Trunki inventor inspires Sussex businesses with keynote speech at Let’s Do Business Brighton - Let's Do Business
Let's Do Business

He’s one of the UK’s most well-known inventors and he wowed the crowds with the story of the Trunki at this year’s Let’s Do Business expo in Brighton.

Following Levi Roots’ incredible story at last year’s exhibitions, fellow Dragon’s Den star Rob Law MBE shared his rise to the top with exhibitors and visitors alike. As CEO of successful children’s toy case company, Trunki, Rob shared the highs and lows of running a business.

After greeting exhibitors at their stands, Rob’s keynote talk began with a timeline of key dates in his career.

It started in 1997, following an inspiring university project, Rob had an idea. He wanted to create luggage that encouraged children to use their imaginations and helped them to enjoy family adventures.

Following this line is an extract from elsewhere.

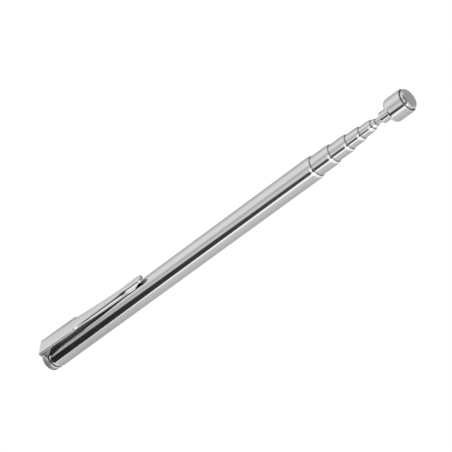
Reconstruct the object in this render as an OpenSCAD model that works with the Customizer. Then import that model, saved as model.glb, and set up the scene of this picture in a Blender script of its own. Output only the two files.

Having worked previously in New York, Taiwan and Australia, Rob ended up undertaking consultancy work in London to keep an income, despite not being able to gain a steady job in product design. During his spare time, Rob continued to develop his own business offering as a side project.

In 2002, Rob gained the support of a Prince’s Trust start-up loan and in 2003 he spent the £4,000 loan on legal fees to arrange for a toy company to bring Trunki cases to the masses across the globe. It wasn’t to be though, and in 2005 the company went in to liquidation, leaving Rob wondering what to do next. Following stints working for large global companies, Rob became disillusioned with the products he was designing and decided to launch his original pink and blue Trunkis on 5th May 2006, meaning the cases have just celebrated their eleventh birthday.

The business began to take off, but in the early days, Rob noted how he’d had to sell the Trunkis through local retailers and his own website as bigger high street names were originally unsure whether the product should be classified as luggage or a toy. Rob joked about how he’d hand deliver them borrowing his brother’s car to the first few lucky customers.

The path to business success wasn’t always smooth however, as Rob’s customers discovered a flaw in the design where the catches on the Trunkis hadn’t been sized correctly by the manufacturers meaning some broke off. Rob had to think on his feet and quickly conceded the Trunki’s were poorly. He sent humorous instructions for repairs to parents which were very well received by Trunki’s growing and loyal fan base.

Rob also told how the hand luggage ban in 2006 impacted on his business and coincided with a launch of new Trunki products. Just as the luggage ban was lifted, Rob’s appearance on BBC’s Dragon’s Den was due to be aired. Business had been doing well since filming for the episode a year before had ended and Rob prepared himself for the airing of the show.

The show was a disaster, with Dragon Theo Paphitis breaking a handle on the Trunki. Following this unsuccessful stint on the show, Rob decided to take matters in to his own hands and set about sending Trunki customers surveys to find out what they thought of the brand and its offering. Rob was thrilled to receive a vast amount of public support in response to the survey, and he noted this proved a real turning point for the business.

Trunki has now sold over 3 million units and is stocked in a whopping 1500 retailers including high street giants John Lewis, Selfridges, Fenwick, Boots, Halfords, the ELC, JoJo Maman Bébé and Mothercare. The case is available in 90 countries and the company is now valued at 12 million, with a brand spend of over 200 million. The industry still has its challenges Rob notes, as Trunki has fallen foul of copycats attempting to use a replica design of the cases. Rob spent £500,000 battling a copycat design at the High Court – but unfortunately lost the case.

Rob concluded his talk by discussing his staff members, noting he strives to have an engaged team and thinks it an important lesson for business owners to learn how to manage people and lead them. He explained he thinks employees should have a reason as to why a business operates the way it does and should buy in to a shared ethos. Rob believes his products allow for learning and exploring, and he encourages all Trunki employees to keep this at the forefront of their minds. Some of the current expanded Trunki range includes the boostapak car booster seat, the Jurni for 8-12 year olds, and the paddlepack.

When detailing what sums up the Trunki ethos, Rob said all employees are encouraged to be four things; dynamic, innovative, responsible and fun. He noted that he continually invests in his employees, giving up to a thousand pounds per employee to contribute towards their professional development.

After inspiring the audience with his story, Rob then allowed time for a Q & A, where visitors picked his brains on everything from global trading to product design. After an informative afternoon, it was time for Rob to leave and head back to the affectionately named Trunki HQ, the Mothership. From all at Let’s Do Business, we’d like to thank Rob for sharing his story and bringing Trunki to Sussex!